The following are the steps that you must follow to be able to use the pre-trained model:

Clone this repository: go to https://github.com/allanzelener/YAD2K/, right-click on clone or download, and select the path where you want to download the ZIP. Then unzip the compressed file to YAD2K-master folder.

Download the weights and cfg file from https://pjreddie.com/darknet/yolo/ by clicking on the yellow links on the page, marked by red boxes here:

Save the yolov2.cfg and the yolov2.weights files downloaded inside the YAD2K-master folder.
Go inside the YAD2K-master folder, open a command prompt (you need to have Python3 installed and in path) and run the following command:

python yad2k.py yolov2.cfg yolov2.weights yolo/yolo.h5

If executed successfully, it will create two files inside the YAD2K-master/model_data folder, namely, yolo.h5 and yolo.anchors.

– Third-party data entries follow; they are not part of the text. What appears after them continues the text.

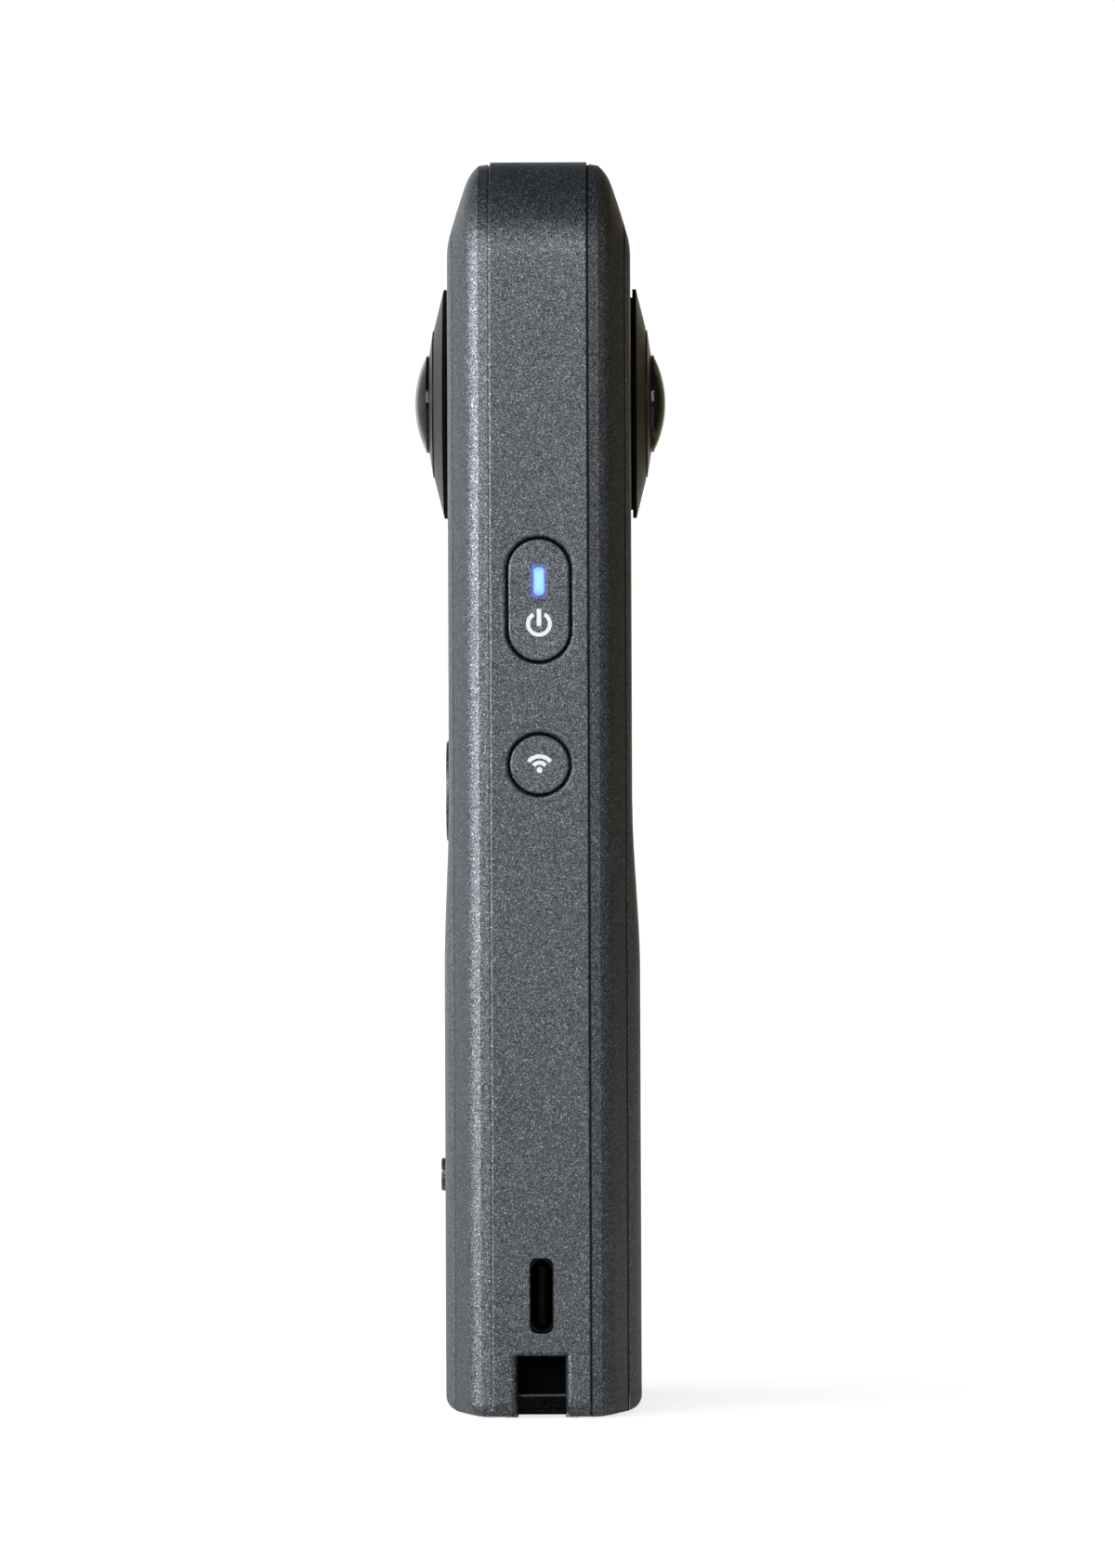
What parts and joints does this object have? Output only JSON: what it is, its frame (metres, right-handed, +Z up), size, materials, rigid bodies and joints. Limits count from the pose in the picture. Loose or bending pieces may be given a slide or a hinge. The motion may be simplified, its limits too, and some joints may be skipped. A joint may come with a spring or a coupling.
{
  "type": "360 degree camera",
  "caption": "Slim upright 360 degree camera with fisheye lenses back to back, side buttons, front shutter, display, USB socket and strap notch.",
  "frame": {"origin": "middle of the underside, on the surface that the camera stands on", "axes": "+Z up along the body, -Y the way the front lens, shutter button and display face, +X the side with the power button, wireless button, USB socket and strap notch"},
  "size_m": [0.054, 0.0308, 0.1509],
  "materials": {
    "graphite_paint": "fine metallic satin",
    "black_ring": "satin black",
    "front_glass": "coated optical glass",
    "inner_glass": "coated optical glass",
    "black_polymer": "fine moulded",
    "display_glass": "gloss black",
    "lamp_guide": "lit light guide",
    "socket_steel": "stamped",
    "brass_insert": "machined",
    "board_green": "solder mask",
    "chip_black": "moulded package",
    "can_steel": "tinned sheet",
    "copper_sheet": "rolled copper",
    "cell_wrap": "wrapped cell",
    "cast_chassis": "die cast",
    "screw_steel": "blackened",
    "white_ink": "printed ink",
    "contact_gold": "gold plated"
  },
  "bodies": {
    "camera_body": {"antenna": "copper_sheet", "base_plate": "black_polymer", "battery": "cell_wrap", "battery_tray": "black_polymer", "board_chips": "chip_black", "board_screws": "screw_steel", "board_shield": "can_steel", "display_holder": "black_polymer", "display_module": "chip_black", "display_window": "display_glass", "front_cover": "graphite_paint", "front_image_sensor": "chip_black", "front_inner_lens": "inner_glass", "front_lens_barrel": "black_polymer", "front_lens_bezel": "black_ring", "front_lens_glass": "front_glass", "front_lens_ring": "black_ring", "front_microphones": "can_steel", "front_prism": "inner_glass", "front_relay_lens": "inner_glass", "front_sensor_board": "board_green", "front_shell": "graphite_paint", "heat_spreader": "copper_sheet", "key_board": "board_green", "key_board_screws": "screw_steel", "lens_chassis": "cast_chassis", "lens_screws": "screw_steel", "main_board": "board_green", "mid_frame": "graphite_paint", "mode_switch": "can_steel", "power_switch": "can_steel", "rear_cover": "graphite_paint", "rear_image_sensor": "chip_black", "rear_inner_lens": "inner_glass", "rear_lens_barrel": "black_polymer", "rear_lens_bezel": "black_ring", "rear_lens_glass": "front_glass", "rear_lens_ring": "black_ring", "rear_microphones": "can_steel", "rear_prism": "inner_glass", "rear_relay_lens": "inner_glass", "rear_sensor_board": "board_green", "rear_shell": "graphite_paint", "rear_sound_board": "board_green", "shell_screws": "screw_steel", "shutter_switch": "can_steel", "side_switch_board": "board_green", "speaker": "black_polymer", "status_led": "chip_black", "strap_bar": "graphite_paint", "tripod_bush": "brass_insert", "usb_board": "board_green", "usb_receptacle": "socket_steel", "wireless_switch": "can_steel"},
    "power_key": {"power_button": "graphite_paint", "power_lamp": "lamp_guide"},
    "wireless_key": {"wireless_button": "graphite_paint"},
    "shutter_key": {"shutter_button": "graphite_paint"},
    "mode_key": {"mode_button": "graphite_paint"}
  },
  "joints": [
    {"name": "power_press", "type": "slide", "parent": "camera_body", "child": "power_key", "axis": [-1, 0, 0], "range_m": [0, 0.00035], "stiffness_N_per_m": 400, "springref_m": -0.0004},
    {"name": "wireless_press", "type": "slide", "parent": "camera_body", "child": "wireless_key", "axis": [-1, 0, 0], "range_m": [0, 0.00035], "stiffness_N_per_m": 400, "springref_m": -0.0004},
    {"name": "shutter_press", "type": "slide", "parent": "camera_body", "child": "shutter_key", "axis": [0, 1, 0], "range_m": [0, 0.00035], "stiffness_N_per_m": 400, "springref_m": -0.0004},
    {"name": "mode_press", "type": "slide", "parent": "camera_body", "child": "mode_key", "axis": [0, 1, 0], "range_m": [0, 0.00035], "stiffness_N_per_m": 300, "springref_m": -0.0004}
  ]
}
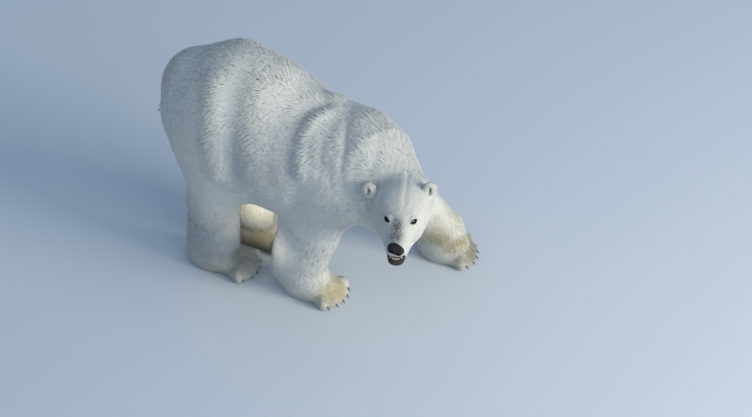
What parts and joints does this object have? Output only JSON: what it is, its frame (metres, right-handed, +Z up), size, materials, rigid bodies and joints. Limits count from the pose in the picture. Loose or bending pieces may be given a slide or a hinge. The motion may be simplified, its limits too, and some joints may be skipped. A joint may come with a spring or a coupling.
{
  "type": "polar bear",
  "caption": "Life-size adult polar bear standing on all four paws with its head turned to its right, mouth slightly open; a still display animal.",
  "frame": {"origin": "on the floor under the middle of the bear's bounding box", "axes": "+X from rump to breast, +Y to the bear's left, +Z up"},
  "size_m": [1.6914, 1.1104, 1.3569],
  "materials": {
    "white_fur": "dense soft off-white fur over the body, short on the face",
    "stained_fur": "the same fur, stained yellow on the paws",
    "black_skin": "bare black skin, pebbled and slightly moist",
    "claw_horn": "smooth dark horn",
    "eye": "wet, near-black brown"
  },
  "bodies": {
    "root": {"chest": "white_fur", "head": "white_fur", "left_ear": "white_fur", "left_eye": "eye", "left_fore_claw_1": "claw_horn", "left_fore_claw_2": "claw_horn", "left_fore_claw_3": "claw_horn", "left_fore_claw_4": "claw_horn", "left_fore_claw_5": "claw_horn", "left_fore_paw": "stained_fur", "left_forearm": "white_fur", "left_hind_claw_1": "claw_horn", "left_hind_claw_2": "claw_horn", "left_hind_claw_3": "claw_horn", "left_hind_claw_4": "claw_horn", "left_hind_claw_5": "claw_horn", "left_hind_paw": "stained_fur", "left_shank": "white_fur", "left_thigh": "white_fur", "left_upper_arm": "white_fur", "loins": "white_fur", "lower_jaw": "white_fur", "lower_lip": "black_skin", "neck": "white_fur", "nose": "black_skin", "right_ear": "white_fur", "right_eye": "eye", "right_fore_claw_1": "claw_horn", "right_fore_claw_2": "claw_horn", "right_fore_claw_3": "claw_horn", "right_fore_claw_4": "claw_horn", "right_fore_claw_5": "claw_horn", "right_fore_paw": "stained_fur", "right_forearm": "white_fur", "right_hind_claw_1": "claw_horn", "right_hind_claw_2": "claw_horn", "right_hind_claw_3": "claw_horn", "right_hind_claw_4": "claw_horn", "right_hind_claw_5": "claw_horn", "right_hind_paw": "stained_fur", "right_shank": "white_fur", "right_thigh": "white_fur", "right_upper_arm": "white_fur", "rump": "white_fur", "tail": "white_fur"}
  },
  "joints": []
}
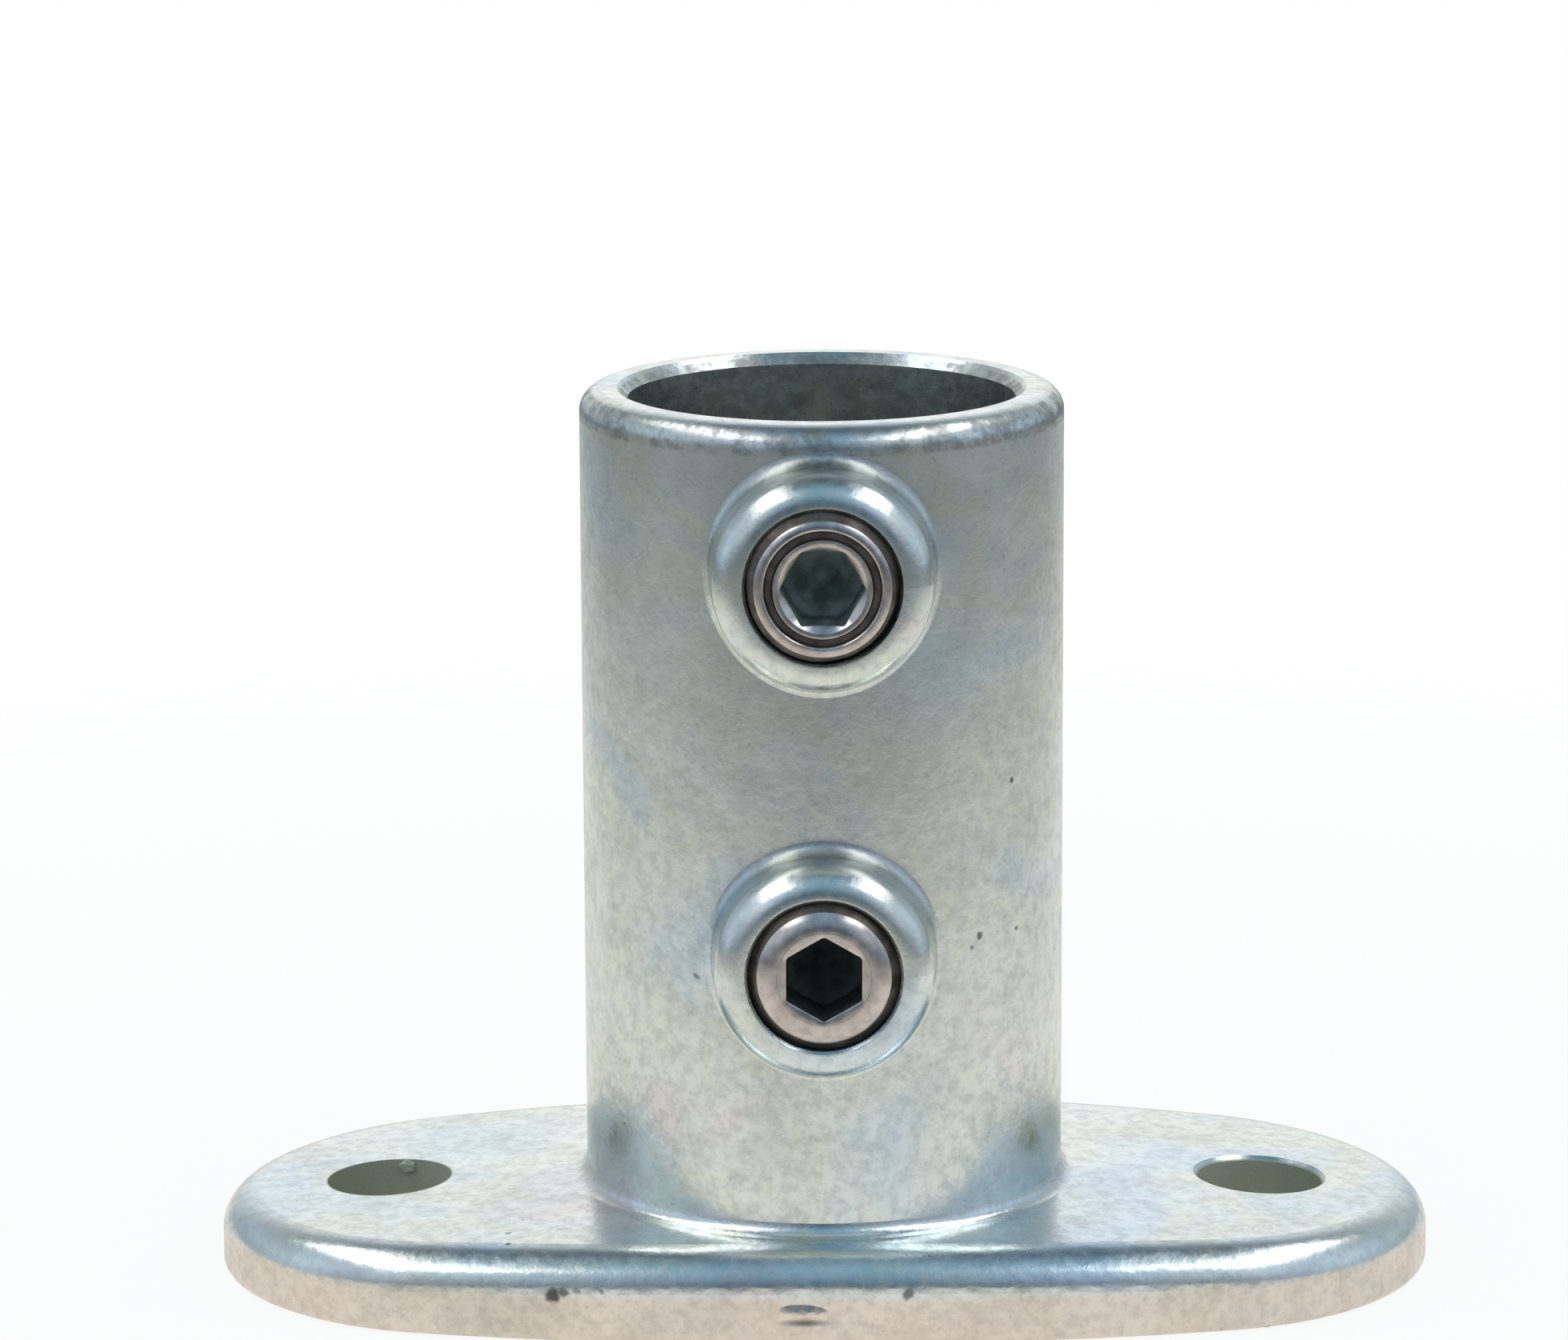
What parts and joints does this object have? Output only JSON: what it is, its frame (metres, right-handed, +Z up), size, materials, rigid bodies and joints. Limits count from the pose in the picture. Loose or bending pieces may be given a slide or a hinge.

Now go to the folder from where you want to run your code. Create a folder named yolo here and copy the four files (coco_classes, pascal_classes, yolo.h5, yolo.anchors) from the YAD2K-master/model_data folder to the yolo folder you created.
Copy the yad2k folder from the YAD2K-master folder to the current path. Your current path should have these two folders, yad2k and yolo, now.
Create a new folder named images in the current path and put your input images here.
Create another new empty folder named output in the current path. The YOLO model will save the output images (with objects detected) here.
Create a .py script in the current path and copy-paste the following code and run (or run in from Jupyter Notebook cell from the current path).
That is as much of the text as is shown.